Claude became the primary tool for that translation and dependency-mapping work. Shaw said it could identify what changed and what did not, letting developers focus only on the new provisions. "It's able to integrate with the things that don't change and identify the dependencies on what did change," she said. "That sped up the process of development and enabled us to focus only on those things that did change."
Building tooling matched to a near-zero error threshold
General-purpose LLMs got the team to working code. Getting that code to shippable required two proprietary tools built during the OBBB cycle.
The first auto-generated TurboTax product screens directly from the law changes. Previously, developers curated those screens individually for each provision. The new tool handled the majority automatically, with manual customization only where needed.
The second was a purpose-built unit test framework. Intuit had always run automated tests, but the previous system produced only pass/fail results. When a test failed, developers had to manually open the underlying tax return data file to trace the cause. "The automation would tell you pass, fail, you would have to dig into the actual tax data file to see what might have been wrong," Shaw said. The new framework identifies the specific code segment responsible, generates an explanation and allows the correction to be made inside the framework itself.
Shaw said accuracy for a consumer tax product has to be close to 100 percent. Sarah Aerni, Intuit's VP of technology for the Consumer Group, said the architecture has to produce deterministic results. "Having the types of capabilities around determinism and verifiably correct through tests — that's what leads to that sort of confidence," Aerni said.
The tooling handles the speed. But Intuit also uses LLM-based evaluation tools to validate AI-generated output, and even those require a human tax expert to assess whether the result is correct. "It comes down to having human expertise to be able to validate and verify just about anything," Aerni said.
Four components any regulated-industry team can use
The OBBB was a tax problem, but the underlying conditions are not unique to tax. Healthcare, financial services, legal tech and government contracting teams regularly face the same combination: complex regulatory documents, hard deadlines, proprietary codebases, and near-zero error tolerance.

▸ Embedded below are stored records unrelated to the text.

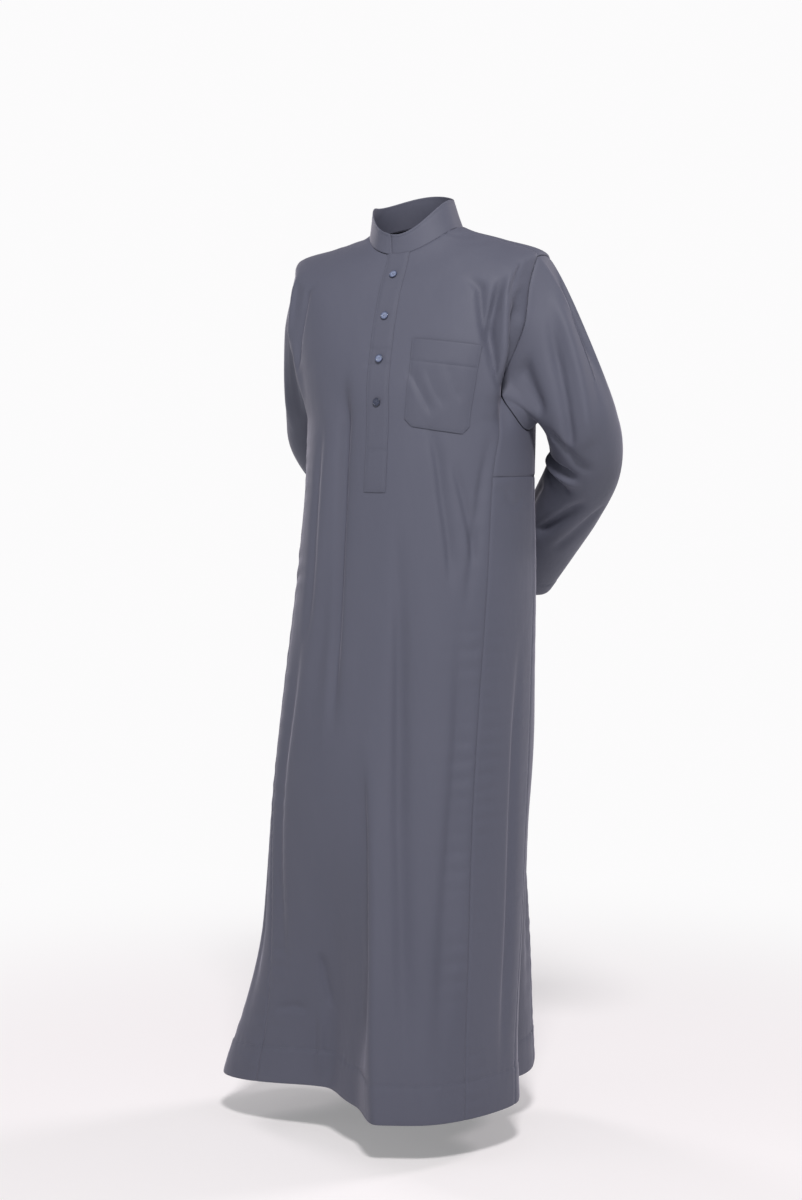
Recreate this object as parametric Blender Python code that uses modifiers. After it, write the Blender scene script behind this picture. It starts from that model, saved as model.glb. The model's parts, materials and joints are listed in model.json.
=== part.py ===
"""A worn, ankle-length thobe in slate blue suiting, as the pieces that a tailor cuts and sews.

Metres, +Z up. The front faces -Y and the garment's own left is +X. The origin is the middle of the neck
opening at shoulder height, where the garment is carried.

The body panels are all cut from one continuous cloth form, cloth(angle, level). The angle, in degrees,
runs round from the front's middle towards the garment's left, and the level is the height of a ring where
it crosses the side, so that rings tip up over the shoulders to the neck.
"""

import bpy
import bmesh
import numpy as np

GARMENT = "thobe_robe"

# Cloth and seams
WALL = 0.0014
PATCH_WALL = 0.0012
SEAM_GAP = 0.0003
ARMHOLE_GAP = 0.0002
NECK_GAP = 0.0006
LAID_GAP = 0.0005
POCKET_GAP = 0.0009
SHARP_ANGLE = 50.0

# Levels where seams meet
HEM = -1.44
PLACKET_END = -0.435
HIP_SEAM = -0.41
ARMHOLE_FOOT = -0.29
SHOULDER = -0.13
NECK = 0.0
ARMHOLE_DIP = 0.045

# Rows and columns of the panels
FRONT_COLUMNS = 22
BACK_COLUMNS = 20
GORE_COLUMNS = 5
SHOULDER_COLUMNS = 3
SKIRT_ROWS = 17
UNDERARM_ROWS = 3
ARMHOLE_ROWS = 6
YOKE_ROWS = 4

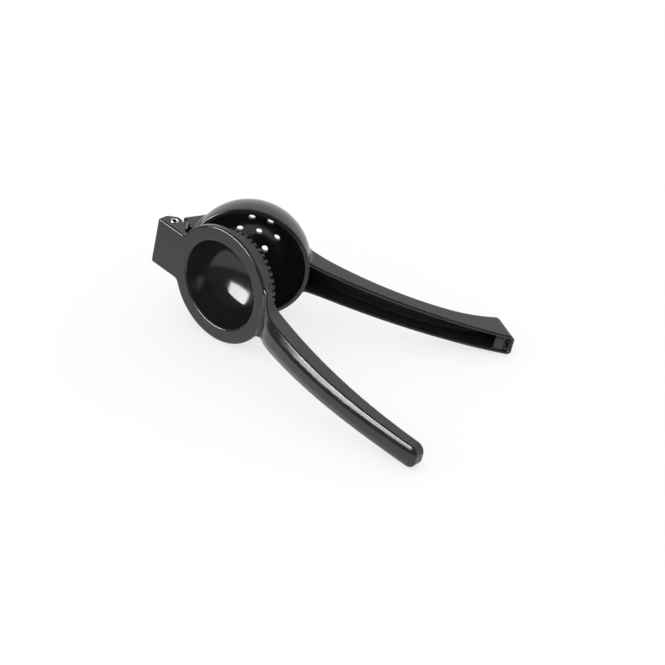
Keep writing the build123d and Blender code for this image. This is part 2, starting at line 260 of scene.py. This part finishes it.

Based on Intuit's implementation, four elements of the workflow are transferable to other domain-constrained development environments:
Use commercial LLMs for document analysis. General-purpose models handle parsing, reconciliation and provision filtering well. That is where they add speed without creating accuracy risk.
Shift to domain-aware tooling when analysis becomes implementation. General-purpose models generating code into a proprietary environment without understanding it will produce output that cannot be trusted at scale.
Build evaluation infrastructure before the deadline, not during the sprint. Generic automated testing produces pass/fail outputs. Domain-specific test tooling that identifies failures and enables in-context fixes is what makes AI-generated code shippable.
Deploy AI tools across the whole organization, not just engineering. Shaw said Intuit trained and monitored usage across all functions. AI fluency was distributed across the organization rather than concentrated in early adopters.
"We continue to lean into the AI and human intelligence opportunity here, so that our customers get what they need out of the experiences that we build," Aerni said.